My longings are nothing but self satisfying passions.  Only my conscience finds rest within them.  A longing unfilled is a place to wallow ever longing.  I please myself by the fact that I have them and produce a harvest fit for one.  My fruit is sour for it has been on the vine too long.

Never picked and never eaten, always bitter never sweetened, lost in stealing from the vine the truth that others would surely find.

If I opened my mouth.  Others might eat.  How can they believe if they never hear.  How can they hear if I never speak.

Andy

Faith in the Unseen

By Andy - Andy's Posts, Personal Reflection, Struggles - February 21st, 2007 No Comments »

I struggle to think of the fact that my faith in the unseen seems less real than that of the visible.  I can completely acknowledge the truths of the scripture, those confirmed by my own experience, and yet fail in my following through.  I can profess with my lips the sweet truths but do little to act them out with my hands and feet.  Why?  I am bewildered at times.  I struggle with sin and such a struggle surely seperates me from a spiritual mind.  Is that it?  Maybe.  I am unsure.  I know that If i had but a moments glance at heaven I would be thrust unending into obedience.  Yet without such a glance I am not? I do not understand.

How is it that faith, my own, can depend so fully upon actual understanding?  Why must I fully understand / contemplate / visualize something to act on it the way I should.  Can I not act upon the unseen yet completely confident truths?  This is my struggle.  Albiet confusing.

I want so much to come to the place where seeing or understanding pales in comparison to the truth I know and feel and experience.  I want my overflowing obedience to stem from the truth while I am here on earth.  This is my prayer in such a confusing time.  Enablement to live with a faith that isn’t dependent upon seeing or understanding, but dependent upon truth.

Andy

Stand with Me

By Andy - Andy's Posts, Personal Reflection, Struggles - May 27th, 2006 No Comments »

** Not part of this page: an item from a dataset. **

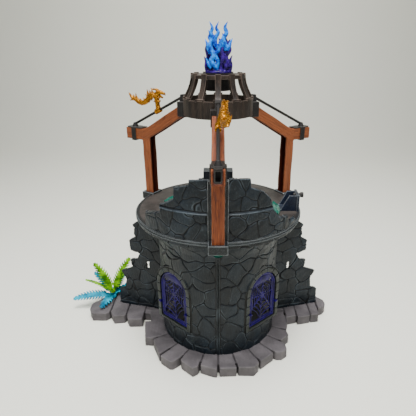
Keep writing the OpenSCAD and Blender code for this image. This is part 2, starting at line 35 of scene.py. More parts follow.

For our struggle is not against flesh and blood, but against the rulers, against the authorities, against the powers of this dark world and against the spiritual forces of evil in the heavenly realms” - Eph 6:12

This past week someone very close to me was the victim of the devastating power of sin.  In a moment, he was victimized.  Helpless.  Taken advantage of.  Violated.  Devasted.  Satan, in his efforts to distort, decieve, and corrupt mankind in sinful lusts and passions used such depravity to hurt someone I love.  To destroy a relationship.  To destroy a life growing towards Christ.  To bring shame and embarassment and torment to another.

I found it physically, emotionally, and spiritually crushing to witness the power of sin to devastate and corrupt God’s people.

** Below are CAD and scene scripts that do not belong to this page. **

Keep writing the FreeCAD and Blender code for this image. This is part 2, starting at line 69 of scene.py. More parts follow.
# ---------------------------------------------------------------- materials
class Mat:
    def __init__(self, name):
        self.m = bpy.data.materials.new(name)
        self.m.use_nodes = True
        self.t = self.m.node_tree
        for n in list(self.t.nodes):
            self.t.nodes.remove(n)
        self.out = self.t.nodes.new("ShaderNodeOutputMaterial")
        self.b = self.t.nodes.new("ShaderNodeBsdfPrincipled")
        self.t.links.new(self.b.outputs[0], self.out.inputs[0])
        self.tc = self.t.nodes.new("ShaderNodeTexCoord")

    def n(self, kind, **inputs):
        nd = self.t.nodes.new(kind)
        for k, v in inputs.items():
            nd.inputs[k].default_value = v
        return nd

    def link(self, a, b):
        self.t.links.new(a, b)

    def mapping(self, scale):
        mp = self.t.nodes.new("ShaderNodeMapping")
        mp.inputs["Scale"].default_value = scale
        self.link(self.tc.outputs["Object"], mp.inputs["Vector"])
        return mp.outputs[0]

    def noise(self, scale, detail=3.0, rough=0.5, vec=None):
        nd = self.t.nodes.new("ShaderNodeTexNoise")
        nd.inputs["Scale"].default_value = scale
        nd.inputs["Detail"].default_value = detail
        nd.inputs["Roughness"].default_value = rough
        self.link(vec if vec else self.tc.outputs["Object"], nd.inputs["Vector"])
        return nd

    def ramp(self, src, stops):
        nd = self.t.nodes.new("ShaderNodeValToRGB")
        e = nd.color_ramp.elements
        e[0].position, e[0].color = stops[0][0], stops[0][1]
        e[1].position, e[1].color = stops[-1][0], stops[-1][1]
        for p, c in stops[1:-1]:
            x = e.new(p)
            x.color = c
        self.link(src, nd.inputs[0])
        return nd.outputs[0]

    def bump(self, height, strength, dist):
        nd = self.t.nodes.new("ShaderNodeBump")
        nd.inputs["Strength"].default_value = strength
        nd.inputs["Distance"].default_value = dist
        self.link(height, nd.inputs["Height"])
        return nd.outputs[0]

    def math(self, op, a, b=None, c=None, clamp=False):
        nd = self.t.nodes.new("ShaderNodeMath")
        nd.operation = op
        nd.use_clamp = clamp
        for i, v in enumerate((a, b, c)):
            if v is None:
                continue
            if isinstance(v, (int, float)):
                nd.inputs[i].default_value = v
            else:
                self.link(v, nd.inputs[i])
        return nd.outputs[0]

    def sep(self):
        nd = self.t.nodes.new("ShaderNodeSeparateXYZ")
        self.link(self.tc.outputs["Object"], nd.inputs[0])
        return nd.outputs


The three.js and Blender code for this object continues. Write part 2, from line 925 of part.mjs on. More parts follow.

I am angry at the devil.  But I do not believe that he succeeded.  I believe he thought he did.  My goal since this tragic event is to stand up in the face of every temptation I am faced with, and stand stronger than ever against his schemes.  I want to sweat day and night to defeat him.  I want to show him that he knows nothing in the sovereign plan of God, and that this tragic result of sin will in turn be used to bring more to Christ, to bring holiness to believers, and strength to many.

I want Satan to reflect on his influence in this situation and not be proud of the corruption but instead horrified at how what he started with sin is perfected and used by God to build people that could not have been built otherwise.  I want to stick it to him.  I want to horrify him with the work that he is in turn doing for the Lord.
Although I cannot go into the complete details of what happened, I ask if you would to take an conscious stand with me, mindful of this situation.  Refute his attacks with the power of God.  What a wondrous and amazing God we have that can take a horrible earthly situation and use it to build his Kingdom.  I want this one event to spur many.  I want Satan to look at this whole situation and realize he was working for God. I am not angry at the person who committed this sin against my friend.  I am angry at sin itself.  I know God is too.  And I want this sutation to spur as many as possible to strong devotion. Please stand with me.